A forward for Briarwood Christian School from 1996-2000, Whitehill’s memories of growing up in Birmingham include date nights with her father, Rev. Phil Reddick, an associate pastor at Briarwood Presbyterian Church. “We’d go to a local Mexican restaurant, currently it’s El Poblano, which is in Rocky Ridge. It’s a small place, but we love it. When I got a little bit older, it was a morning date to Chick-fil-A every Thursday. My dad and I would go to breakfast there and [talk] football. We kept a running tally of the games over the year, and whoever won bought the other person lunch.”
While a student at Briarwood, Whitehill says she was influenced heavily by Bible teacher Fran Sciacca, who taught courses on Old and New Testament Survey as well as 21st Century Faith. “We’d go through every single book of the Bible and find a keyword, key verse, key story. I still have that to this day,” she recalls. “He [encouraged] us to think outside the box, not just be in our own world. He taught us about challenges we were going to face when we went to college and the real world.”
As a young athlete, Whitehill struggled to find competitive girls club teams to help grow her talent. She spent much of her childhood through middle school playing for The Attack, a selective boys’ team. Her sophomore year at Briarwood, she was selected for the Olympic Development Program (ODP) Regional Team, then made the U-16 National Team. She went on to play on the U-18 and U-21 National Team, and her freshman year at the University of North Carolina, she earned a spot on the National Team as a defender alongside veteran players Mia Hamm, Julie Foudy, and Kristine Lilly. As she adjusted to being a bit starstruck, a call from college coach Anson Dorrance helped her refocus. “I guess he had gotten a call from the national team coach who said I was being too tentative at practice. He called me up and said, ‘Stop genuflecting on Mia Hamm and play like Cat Reddick.’ I had her poster on the wall when I was a kid. That was scary at first, but thankfully I got over it.” Her senior year of college she won a gold medal with the team at the Olympic Games in Athens, Greece.
After college, Whitehill married husband Robert and continued her career with the U.S. National Team playing soccer professionally for the Washington Freedom (2009-2010), Atlanta Beat (2011) and Boston Breakers (2012-2015). Her friend group had served as her faith-based community in college, and leaving that behind proved challenging. “I had such a good foundation growing up with my family. I love the fact that I have been able to get to know different cultures, get to know different people. [Travel] it made my faith even stronger because there’s not a lot of close friends out on the road. It’s a pretty lonely feeling, so you really dive into the Bible a lot or listen to a sermon or a podcast. It was really important to have that,” she says. With each new professional contract, in each new city, she also had to find a new place to worship.
Although she is now retired from professional soccer, Whitehill recalls the strengths that made her so successful on the field, particularly as she moved to a position on defense. “I see the game really well.
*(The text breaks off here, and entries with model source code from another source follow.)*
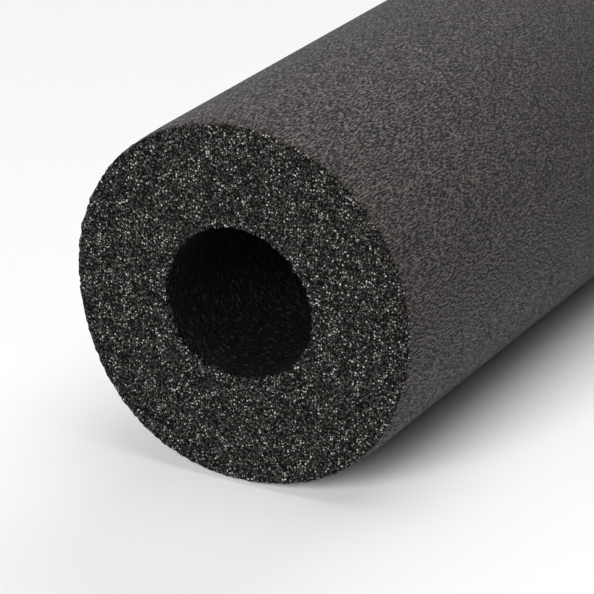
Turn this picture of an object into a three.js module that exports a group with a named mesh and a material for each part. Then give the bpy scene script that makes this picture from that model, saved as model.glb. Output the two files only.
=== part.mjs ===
// Pipe insulation lagging: one length of flexible, closed-cell nitrile rubber foam tube that is
// pushed over a heating or cooling pipe. It is extruded in one piece, so it is one solid: a thick
// round wall around a bore, cut off square at both ends. It lies on its side on a level floor.
//
// Units are millimetres. The tube's axis runs along Y, +Z is up, and the origin is on the floor
// under the middle of the tube. The cut end that faces a viewer in front is at -Y.

import * as THREE from "three";

// Driving dimensions

const pipeDiameter = 28; // outside diameter of the copper pipe that the tube is sold for
const boreClearance = 1; // how much wider than the pipe the bore is, so that the tube slides on
const wallThickness = 20; // foam between the bore and the outer skin
const tubeLength = 1000; // the length that a short piece of this stock is sold in
const lipRadius = 0.7; // the soft round that a knife leaves where the skin meets the cut end

// Fineness of the round shapes

const sidesRound = 72; // flat facets around the tube, an even number so that one corner is lowest
const stepsInLip = 3; // straight steps along each rounded lip

// Sizes that follow

const boreRadius = (pipeDiameter + boreClearance) / 2;
const outerRadius = boreRadius + wallThickness;
const halfLength = tubeLength / 2;
const lip = Math.min(lipRadius, wallThickness / 4, halfLength / 4);

// A quarter circle of the outer edge, from the angle given, with its centre that far along the axis.
function lipArc(along, fromAngle) {
  const across = outerRadius - lip;
  const arc = new THREE.EllipseCurve(across, along, lip, lip, fromAngle, fromAngle + Math.PI / 2);
  return arc.getPoints(stepsInLip);
}

// The wall's section in the plane of the axis: x is the distance from the axis, y lies along it.
// It runs out over the front end, along the skin and in over the back end, then down the bore.
function wallSection() {
  const frontOfBore = new THREE.Vector2(boreRadius, -halfLength);
  const backOfBore = new THREE.Vector2(boreRadius, halfLength);
  const frontLip = lipArc(lip - halfLength, -Math.PI / 2);
  const backLip = lipArc(halfLength - lip, 0);
  return [frontOfBore, ...frontLip, ...backLip, backOfBore, frontOfBore];
}

// The whole tube, turned around its own axis and lifted until it rests on the floor.
function foamTube() {
  const wall = new THREE.LatheGeometry(wallSection(), sidesRound);
  const nitrileFoam = new THREE.MeshStandardMaterial({
    color: 0x3d3b3d,
    roughness: 0.78,
    metalness: 0,
  });
  const tube = new THREE.Mesh(wall, nitrileFoam);
  tube.name = "foam_tube";
  tube.position.set(0, 0, outerRadius);
  return tube;
}

const lagging = new THREE.Group();
lagging.add(foamTube());

export default lagging;
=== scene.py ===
"""Pipe insulation lagging: one length of closed-cell nitrile rubber foam tube, and its stage.

The tube is extruded in one piece and cut off square with a knife. Its skin is charcoal and finely
creased, its cut ends show the opened cells, and its bore is close to black. It is modelled as the
wall's section, which is drawn from point to point and turned around the tube's axis.

Lengths are in metres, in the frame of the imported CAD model: the axis runs along Y, +Z is up, and
the cut end that faces the camera is at -Y.
"""

import math

import bpy
import numpy as np
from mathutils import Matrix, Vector


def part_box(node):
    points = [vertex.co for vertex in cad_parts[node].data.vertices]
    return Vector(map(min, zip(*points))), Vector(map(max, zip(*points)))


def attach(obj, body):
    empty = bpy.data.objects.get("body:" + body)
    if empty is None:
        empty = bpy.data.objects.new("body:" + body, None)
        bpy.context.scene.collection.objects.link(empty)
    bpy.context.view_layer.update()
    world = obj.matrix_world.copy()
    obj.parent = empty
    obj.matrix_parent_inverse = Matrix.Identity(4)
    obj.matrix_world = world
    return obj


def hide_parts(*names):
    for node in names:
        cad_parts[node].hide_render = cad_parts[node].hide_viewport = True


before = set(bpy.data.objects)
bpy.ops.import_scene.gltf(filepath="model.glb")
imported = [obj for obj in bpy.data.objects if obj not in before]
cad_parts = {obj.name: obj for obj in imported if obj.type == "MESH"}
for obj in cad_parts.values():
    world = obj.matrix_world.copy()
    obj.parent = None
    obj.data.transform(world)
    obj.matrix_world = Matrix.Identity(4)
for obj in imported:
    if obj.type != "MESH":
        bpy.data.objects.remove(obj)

bl_info = {
    "name": "Pipe insulation lagging",
    "version": (1, 0, 0),
    "blender": (4, 5, 0),
    "location": "3D View > Sidebar > Lagging",
    "description": "Models a length of foam pipe insulation and a plain stage for it",
    "category": "Add Mesh",
}

MM = 0.001

# The tube's place and outer size come from the CAD solid
LOW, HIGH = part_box("foam_tube")
OUTER_RADIUS = (HIGH.x - LOW.x) / 2
AXIS_HEIGHT = (HIGH.z + LOW.z) / 2
FRONT, BACK = LOW.y, HIGH.y


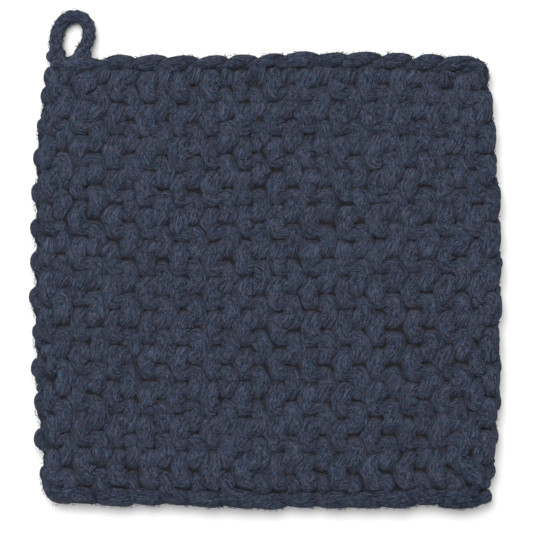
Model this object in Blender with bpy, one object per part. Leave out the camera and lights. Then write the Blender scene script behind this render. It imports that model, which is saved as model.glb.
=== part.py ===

A lot of times I see where the forward is going to be before the forward even gets there,” she says. “Because my vision was so good, I was able to get into a position that would beat the forward where I wouldn’t have to get into a race with them. My longball was another strength of mine. I worked on that all the time, both feet.”
Now retired as an athlete, new successes for Whitehill include soccer commentary for FOX and ESPN, coaching in Boston and focusing on women’s rights. She recently traveled to Tajikistan with the U.S. Embassy to help women learn how to play soccer. “I went to help women who don’t have equal rights as men. We taught some of their coaches the best way to train because they don’t think they should train the girls the same way as boys,” she says.
Now living in Georgia, where her husband works as a pediatric cardiologist at Children’s Hospital of Atlanta, Whitehill hopes to return to the sport as a coach in the south, tuned in to what modern girls need to hear from mentors. “They need someone to believe in them. And I think they need honesty,” she says. “I told my players [in Boston], if you don’t want to know the answer, don’t ask the question. I’m going to tell them the truth, and that goes a long way. It’s the best way to learn. You show them that you believe in them, not just as soccer players but as strong women. And you show them how women can be–how we can use our voices in a way that is so powerful.